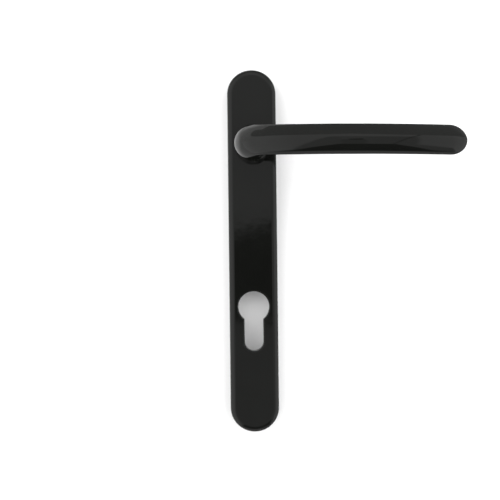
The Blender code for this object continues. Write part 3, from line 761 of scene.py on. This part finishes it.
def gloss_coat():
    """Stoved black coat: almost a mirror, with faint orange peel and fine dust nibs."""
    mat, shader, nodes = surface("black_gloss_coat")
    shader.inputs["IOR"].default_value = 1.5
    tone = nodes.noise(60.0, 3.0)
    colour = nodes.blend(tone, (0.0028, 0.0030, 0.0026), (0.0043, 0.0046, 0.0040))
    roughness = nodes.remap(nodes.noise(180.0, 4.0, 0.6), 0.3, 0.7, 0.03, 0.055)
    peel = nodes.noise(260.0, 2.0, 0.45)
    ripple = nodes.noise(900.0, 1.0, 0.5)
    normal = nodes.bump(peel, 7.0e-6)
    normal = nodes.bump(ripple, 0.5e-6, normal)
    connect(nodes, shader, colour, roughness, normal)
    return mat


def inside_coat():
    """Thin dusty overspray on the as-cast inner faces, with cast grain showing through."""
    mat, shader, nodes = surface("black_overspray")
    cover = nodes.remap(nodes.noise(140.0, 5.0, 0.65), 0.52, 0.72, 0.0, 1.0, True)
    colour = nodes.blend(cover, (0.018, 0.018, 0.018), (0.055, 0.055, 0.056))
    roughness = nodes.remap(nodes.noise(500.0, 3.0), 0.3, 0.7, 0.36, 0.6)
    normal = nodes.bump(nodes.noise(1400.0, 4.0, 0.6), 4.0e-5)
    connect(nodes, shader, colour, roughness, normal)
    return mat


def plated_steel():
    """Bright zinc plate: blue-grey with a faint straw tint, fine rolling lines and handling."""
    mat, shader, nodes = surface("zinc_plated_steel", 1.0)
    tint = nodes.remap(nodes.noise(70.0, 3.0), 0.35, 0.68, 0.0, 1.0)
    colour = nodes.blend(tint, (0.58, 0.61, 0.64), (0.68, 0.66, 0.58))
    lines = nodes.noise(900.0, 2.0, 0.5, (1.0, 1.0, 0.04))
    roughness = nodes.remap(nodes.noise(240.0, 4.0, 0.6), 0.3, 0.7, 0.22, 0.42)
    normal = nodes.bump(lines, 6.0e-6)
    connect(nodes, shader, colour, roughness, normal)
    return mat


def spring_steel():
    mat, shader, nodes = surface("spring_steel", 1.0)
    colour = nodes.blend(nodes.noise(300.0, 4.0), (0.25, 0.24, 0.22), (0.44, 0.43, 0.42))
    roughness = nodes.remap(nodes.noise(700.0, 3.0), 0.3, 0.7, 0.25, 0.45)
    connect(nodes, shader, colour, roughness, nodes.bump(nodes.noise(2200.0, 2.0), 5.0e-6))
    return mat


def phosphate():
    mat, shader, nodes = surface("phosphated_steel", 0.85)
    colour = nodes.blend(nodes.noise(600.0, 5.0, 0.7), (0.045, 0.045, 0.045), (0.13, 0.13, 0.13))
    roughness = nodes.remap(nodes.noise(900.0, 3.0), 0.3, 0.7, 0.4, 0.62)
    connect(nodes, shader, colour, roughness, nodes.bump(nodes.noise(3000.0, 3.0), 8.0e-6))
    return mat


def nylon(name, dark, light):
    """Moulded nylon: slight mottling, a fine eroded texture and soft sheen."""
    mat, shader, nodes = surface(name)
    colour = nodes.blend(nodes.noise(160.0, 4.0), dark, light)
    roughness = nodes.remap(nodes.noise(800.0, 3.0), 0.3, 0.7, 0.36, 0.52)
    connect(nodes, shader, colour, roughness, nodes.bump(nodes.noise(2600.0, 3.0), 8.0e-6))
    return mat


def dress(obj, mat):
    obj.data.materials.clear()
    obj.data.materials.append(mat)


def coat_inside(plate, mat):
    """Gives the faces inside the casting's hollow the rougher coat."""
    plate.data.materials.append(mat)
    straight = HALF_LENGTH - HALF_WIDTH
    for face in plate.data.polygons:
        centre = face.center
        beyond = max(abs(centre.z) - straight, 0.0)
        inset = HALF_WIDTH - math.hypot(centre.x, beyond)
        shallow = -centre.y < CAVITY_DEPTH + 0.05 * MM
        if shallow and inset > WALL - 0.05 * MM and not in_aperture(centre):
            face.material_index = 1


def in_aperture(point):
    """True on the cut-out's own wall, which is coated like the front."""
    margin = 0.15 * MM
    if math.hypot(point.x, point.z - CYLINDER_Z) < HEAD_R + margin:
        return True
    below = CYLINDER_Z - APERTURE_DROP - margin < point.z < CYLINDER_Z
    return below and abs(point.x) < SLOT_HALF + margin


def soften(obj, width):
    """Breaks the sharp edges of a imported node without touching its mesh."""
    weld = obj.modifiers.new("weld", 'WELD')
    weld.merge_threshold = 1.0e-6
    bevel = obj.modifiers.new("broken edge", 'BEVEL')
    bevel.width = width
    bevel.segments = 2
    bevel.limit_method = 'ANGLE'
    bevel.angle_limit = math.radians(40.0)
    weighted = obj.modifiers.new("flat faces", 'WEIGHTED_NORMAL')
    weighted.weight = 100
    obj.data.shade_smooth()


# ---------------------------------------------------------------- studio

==

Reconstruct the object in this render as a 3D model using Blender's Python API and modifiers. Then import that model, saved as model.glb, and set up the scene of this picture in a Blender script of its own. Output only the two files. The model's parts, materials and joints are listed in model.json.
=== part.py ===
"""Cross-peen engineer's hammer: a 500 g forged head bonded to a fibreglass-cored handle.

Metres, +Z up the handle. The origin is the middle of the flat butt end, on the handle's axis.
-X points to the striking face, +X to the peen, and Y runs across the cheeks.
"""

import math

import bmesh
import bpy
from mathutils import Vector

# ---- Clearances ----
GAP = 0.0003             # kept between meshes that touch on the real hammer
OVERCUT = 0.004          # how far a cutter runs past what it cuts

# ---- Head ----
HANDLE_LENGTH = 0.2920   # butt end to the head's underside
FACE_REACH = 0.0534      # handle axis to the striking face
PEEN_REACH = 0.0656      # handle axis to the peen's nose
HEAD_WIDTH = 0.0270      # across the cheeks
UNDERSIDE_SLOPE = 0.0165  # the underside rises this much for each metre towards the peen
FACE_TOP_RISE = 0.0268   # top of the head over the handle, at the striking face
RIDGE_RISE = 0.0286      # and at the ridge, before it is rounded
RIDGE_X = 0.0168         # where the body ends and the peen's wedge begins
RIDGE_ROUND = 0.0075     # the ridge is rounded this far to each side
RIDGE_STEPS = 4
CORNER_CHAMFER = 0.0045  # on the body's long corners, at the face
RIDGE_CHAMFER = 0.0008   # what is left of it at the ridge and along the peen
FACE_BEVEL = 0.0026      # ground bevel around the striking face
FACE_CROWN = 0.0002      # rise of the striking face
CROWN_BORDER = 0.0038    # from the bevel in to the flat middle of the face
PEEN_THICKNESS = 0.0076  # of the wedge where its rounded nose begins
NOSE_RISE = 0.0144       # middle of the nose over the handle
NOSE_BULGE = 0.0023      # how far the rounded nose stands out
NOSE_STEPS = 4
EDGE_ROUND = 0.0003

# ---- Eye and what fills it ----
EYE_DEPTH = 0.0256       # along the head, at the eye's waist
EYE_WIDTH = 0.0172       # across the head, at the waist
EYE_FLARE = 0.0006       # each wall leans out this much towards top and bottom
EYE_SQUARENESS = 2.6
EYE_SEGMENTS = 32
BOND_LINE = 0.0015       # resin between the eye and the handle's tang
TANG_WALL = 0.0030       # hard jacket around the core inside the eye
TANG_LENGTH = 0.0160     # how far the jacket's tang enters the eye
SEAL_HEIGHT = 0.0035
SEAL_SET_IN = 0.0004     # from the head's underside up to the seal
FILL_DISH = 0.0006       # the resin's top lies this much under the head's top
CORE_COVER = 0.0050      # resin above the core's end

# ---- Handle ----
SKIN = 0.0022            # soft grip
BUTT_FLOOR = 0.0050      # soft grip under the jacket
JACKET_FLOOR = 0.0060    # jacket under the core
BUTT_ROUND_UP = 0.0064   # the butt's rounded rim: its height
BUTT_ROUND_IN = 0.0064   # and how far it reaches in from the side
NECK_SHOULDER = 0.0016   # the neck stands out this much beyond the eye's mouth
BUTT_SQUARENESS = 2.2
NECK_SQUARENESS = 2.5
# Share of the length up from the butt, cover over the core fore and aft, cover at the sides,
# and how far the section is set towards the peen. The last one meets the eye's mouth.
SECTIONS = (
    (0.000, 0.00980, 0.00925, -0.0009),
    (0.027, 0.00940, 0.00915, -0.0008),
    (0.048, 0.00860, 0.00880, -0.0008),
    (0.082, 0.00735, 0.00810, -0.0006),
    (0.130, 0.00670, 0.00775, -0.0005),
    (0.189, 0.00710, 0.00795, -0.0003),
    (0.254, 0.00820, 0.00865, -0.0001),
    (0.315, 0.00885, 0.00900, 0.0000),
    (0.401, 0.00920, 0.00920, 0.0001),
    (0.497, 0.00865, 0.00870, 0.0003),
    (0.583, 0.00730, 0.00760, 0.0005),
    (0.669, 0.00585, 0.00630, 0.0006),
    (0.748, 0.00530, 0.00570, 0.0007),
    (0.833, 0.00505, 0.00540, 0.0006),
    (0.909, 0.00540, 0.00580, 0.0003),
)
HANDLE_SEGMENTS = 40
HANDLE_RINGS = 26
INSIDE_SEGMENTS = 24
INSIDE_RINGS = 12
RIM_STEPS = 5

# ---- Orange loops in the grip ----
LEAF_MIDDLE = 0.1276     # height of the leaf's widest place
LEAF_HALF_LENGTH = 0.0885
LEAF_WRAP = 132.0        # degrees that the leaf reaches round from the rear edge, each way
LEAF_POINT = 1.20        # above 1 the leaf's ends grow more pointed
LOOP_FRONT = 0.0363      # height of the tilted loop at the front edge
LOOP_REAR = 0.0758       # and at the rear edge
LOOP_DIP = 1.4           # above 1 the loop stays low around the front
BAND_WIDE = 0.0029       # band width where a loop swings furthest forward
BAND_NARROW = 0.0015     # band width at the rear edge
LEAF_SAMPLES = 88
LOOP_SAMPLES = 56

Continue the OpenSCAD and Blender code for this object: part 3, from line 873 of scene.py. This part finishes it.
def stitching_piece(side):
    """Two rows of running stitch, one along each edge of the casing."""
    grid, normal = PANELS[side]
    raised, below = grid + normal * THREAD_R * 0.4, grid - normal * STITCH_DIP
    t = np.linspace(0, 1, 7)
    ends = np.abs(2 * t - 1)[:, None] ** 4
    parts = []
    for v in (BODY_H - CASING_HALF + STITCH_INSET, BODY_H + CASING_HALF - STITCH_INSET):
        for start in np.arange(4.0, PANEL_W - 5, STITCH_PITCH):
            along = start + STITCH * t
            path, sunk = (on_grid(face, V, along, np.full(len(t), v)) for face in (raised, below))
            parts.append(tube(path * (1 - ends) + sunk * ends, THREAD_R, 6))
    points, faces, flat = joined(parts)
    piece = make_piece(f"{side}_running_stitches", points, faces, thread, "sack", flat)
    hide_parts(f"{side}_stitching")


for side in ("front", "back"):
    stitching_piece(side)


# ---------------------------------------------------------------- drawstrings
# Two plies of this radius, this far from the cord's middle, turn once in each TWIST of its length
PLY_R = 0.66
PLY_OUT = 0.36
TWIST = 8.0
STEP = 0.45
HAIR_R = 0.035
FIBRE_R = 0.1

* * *

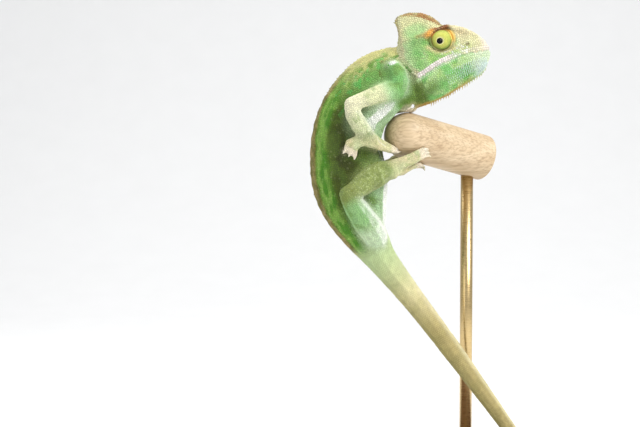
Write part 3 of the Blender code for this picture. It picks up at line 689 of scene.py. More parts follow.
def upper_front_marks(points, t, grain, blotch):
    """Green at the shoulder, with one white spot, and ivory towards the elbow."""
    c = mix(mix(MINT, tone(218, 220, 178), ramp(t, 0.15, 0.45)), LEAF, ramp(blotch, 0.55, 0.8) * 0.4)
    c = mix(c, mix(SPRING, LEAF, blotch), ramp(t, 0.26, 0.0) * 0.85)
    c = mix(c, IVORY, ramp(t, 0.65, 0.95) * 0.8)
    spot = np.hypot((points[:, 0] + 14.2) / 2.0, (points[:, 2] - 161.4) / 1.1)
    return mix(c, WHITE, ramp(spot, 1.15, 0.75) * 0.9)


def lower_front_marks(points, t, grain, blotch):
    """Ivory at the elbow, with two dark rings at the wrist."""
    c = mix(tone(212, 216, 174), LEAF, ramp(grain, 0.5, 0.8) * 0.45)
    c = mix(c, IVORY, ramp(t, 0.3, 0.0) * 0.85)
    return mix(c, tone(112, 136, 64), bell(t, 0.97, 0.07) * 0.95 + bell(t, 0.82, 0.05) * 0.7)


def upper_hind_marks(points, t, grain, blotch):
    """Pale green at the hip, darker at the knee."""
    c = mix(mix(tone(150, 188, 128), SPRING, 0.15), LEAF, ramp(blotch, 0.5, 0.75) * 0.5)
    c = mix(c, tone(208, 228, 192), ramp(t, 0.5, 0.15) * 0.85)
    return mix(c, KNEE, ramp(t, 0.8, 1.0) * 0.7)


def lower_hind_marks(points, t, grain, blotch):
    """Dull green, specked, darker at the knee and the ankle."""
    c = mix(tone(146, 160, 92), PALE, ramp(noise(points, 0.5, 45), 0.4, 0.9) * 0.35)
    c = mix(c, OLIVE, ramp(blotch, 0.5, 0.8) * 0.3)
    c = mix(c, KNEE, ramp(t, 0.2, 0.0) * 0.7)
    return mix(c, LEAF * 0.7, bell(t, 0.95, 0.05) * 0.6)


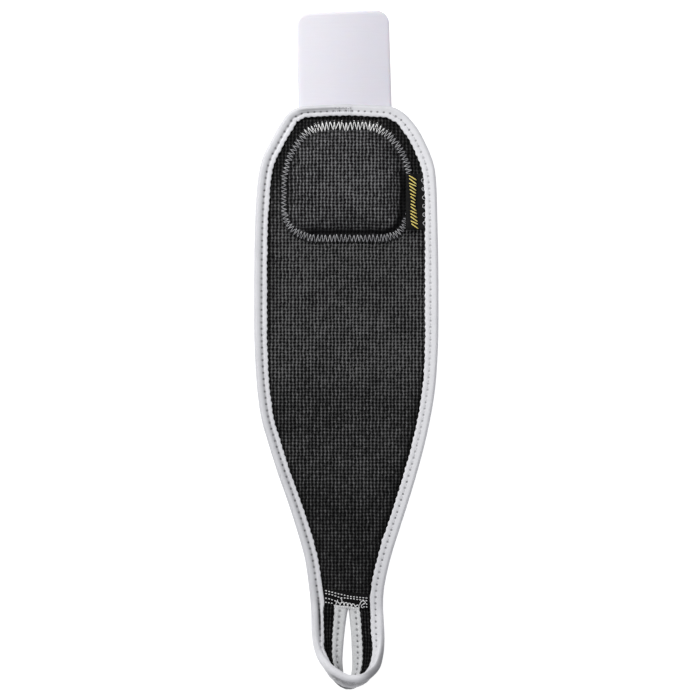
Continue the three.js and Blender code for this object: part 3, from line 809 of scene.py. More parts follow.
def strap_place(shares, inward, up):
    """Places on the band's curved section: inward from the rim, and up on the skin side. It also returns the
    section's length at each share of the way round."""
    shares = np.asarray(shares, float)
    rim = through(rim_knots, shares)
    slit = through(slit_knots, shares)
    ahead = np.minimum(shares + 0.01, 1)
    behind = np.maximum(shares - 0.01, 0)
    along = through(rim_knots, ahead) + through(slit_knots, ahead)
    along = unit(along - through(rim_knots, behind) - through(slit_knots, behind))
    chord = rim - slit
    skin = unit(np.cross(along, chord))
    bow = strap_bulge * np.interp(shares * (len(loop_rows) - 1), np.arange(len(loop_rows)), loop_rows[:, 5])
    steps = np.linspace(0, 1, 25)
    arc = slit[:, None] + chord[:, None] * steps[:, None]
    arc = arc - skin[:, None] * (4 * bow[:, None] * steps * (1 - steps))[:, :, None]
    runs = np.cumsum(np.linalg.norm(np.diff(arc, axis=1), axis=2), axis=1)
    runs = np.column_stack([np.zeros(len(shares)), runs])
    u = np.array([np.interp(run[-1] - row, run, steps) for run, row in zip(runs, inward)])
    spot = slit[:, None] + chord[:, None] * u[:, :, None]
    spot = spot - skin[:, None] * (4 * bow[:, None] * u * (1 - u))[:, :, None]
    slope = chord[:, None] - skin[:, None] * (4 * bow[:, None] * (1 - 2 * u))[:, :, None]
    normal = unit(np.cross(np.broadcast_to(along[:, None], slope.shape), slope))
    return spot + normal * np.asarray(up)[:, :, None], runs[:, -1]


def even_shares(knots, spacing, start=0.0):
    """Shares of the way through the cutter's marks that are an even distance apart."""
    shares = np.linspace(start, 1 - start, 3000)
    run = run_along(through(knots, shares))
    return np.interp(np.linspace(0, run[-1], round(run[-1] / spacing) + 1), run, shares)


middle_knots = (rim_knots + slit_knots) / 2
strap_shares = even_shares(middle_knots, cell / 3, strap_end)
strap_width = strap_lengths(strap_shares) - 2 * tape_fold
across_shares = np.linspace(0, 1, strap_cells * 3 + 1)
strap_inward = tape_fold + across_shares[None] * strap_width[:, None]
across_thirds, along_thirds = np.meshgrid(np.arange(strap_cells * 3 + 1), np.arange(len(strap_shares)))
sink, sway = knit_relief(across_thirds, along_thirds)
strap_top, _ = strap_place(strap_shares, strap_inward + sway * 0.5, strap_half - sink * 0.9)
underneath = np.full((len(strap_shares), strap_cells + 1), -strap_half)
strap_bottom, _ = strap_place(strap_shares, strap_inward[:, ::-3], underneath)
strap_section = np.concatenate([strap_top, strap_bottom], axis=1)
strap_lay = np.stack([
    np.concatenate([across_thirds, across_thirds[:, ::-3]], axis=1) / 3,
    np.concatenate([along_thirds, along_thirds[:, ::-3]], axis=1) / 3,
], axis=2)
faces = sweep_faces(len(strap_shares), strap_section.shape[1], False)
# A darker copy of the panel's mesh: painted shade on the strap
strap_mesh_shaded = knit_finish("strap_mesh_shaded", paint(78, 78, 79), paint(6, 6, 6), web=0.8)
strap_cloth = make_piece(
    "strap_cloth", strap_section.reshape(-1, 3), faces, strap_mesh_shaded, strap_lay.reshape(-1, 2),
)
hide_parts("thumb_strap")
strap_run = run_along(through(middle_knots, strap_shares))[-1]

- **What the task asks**
Transcribe each line of the data above, unaltered, from the one where "Write part 3 of" appears to the one where "return mix(c, tone(112, 136, 64), bell(t, 0.97, 0.07)" appears, inclusive of both.

- **Response to the task**
Write part 3 of the Blender code for this picture. It picks up at line 689 of scene.py. More parts follow.
def upper_front_marks(points, t, grain, blotch):
    """Green at the shoulder, with one white spot, and ivory towards the elbow."""
    c = mix(mix(MINT, tone(218, 220, 178), ramp(t, 0.15, 0.45)), LEAF, ramp(blotch, 0.55, 0.8) * 0.4)
    c = mix(c, mix(SPRING, LEAF, blotch), ramp(t, 0.26, 0.0) * 0.85)
    c = mix(c, IVORY, ramp(t, 0.65, 0.95) * 0.8)
    spot = np.hypot((points[:, 0] + 14.2) / 2.0, (points[:, 2] - 161.4) / 1.1)
    return mix(c, WHITE, ramp(spot, 1.15, 0.75) * 0.9)


def lower_front_marks(points, t, grain, blotch):
    """Ivory at the elbow, with two dark rings at the wrist."""
    c = mix(tone(212, 216, 174), LEAF, ramp(grain, 0.5, 0.8) * 0.45)
    c = mix(c, IVORY, ramp(t, 0.3, 0.0) * 0.85)
    return mix(c, tone(112, 136, 64), bell(t, 0.97, 0.07) * 0.95 + bell(t, 0.82, 0.05) * 0.7)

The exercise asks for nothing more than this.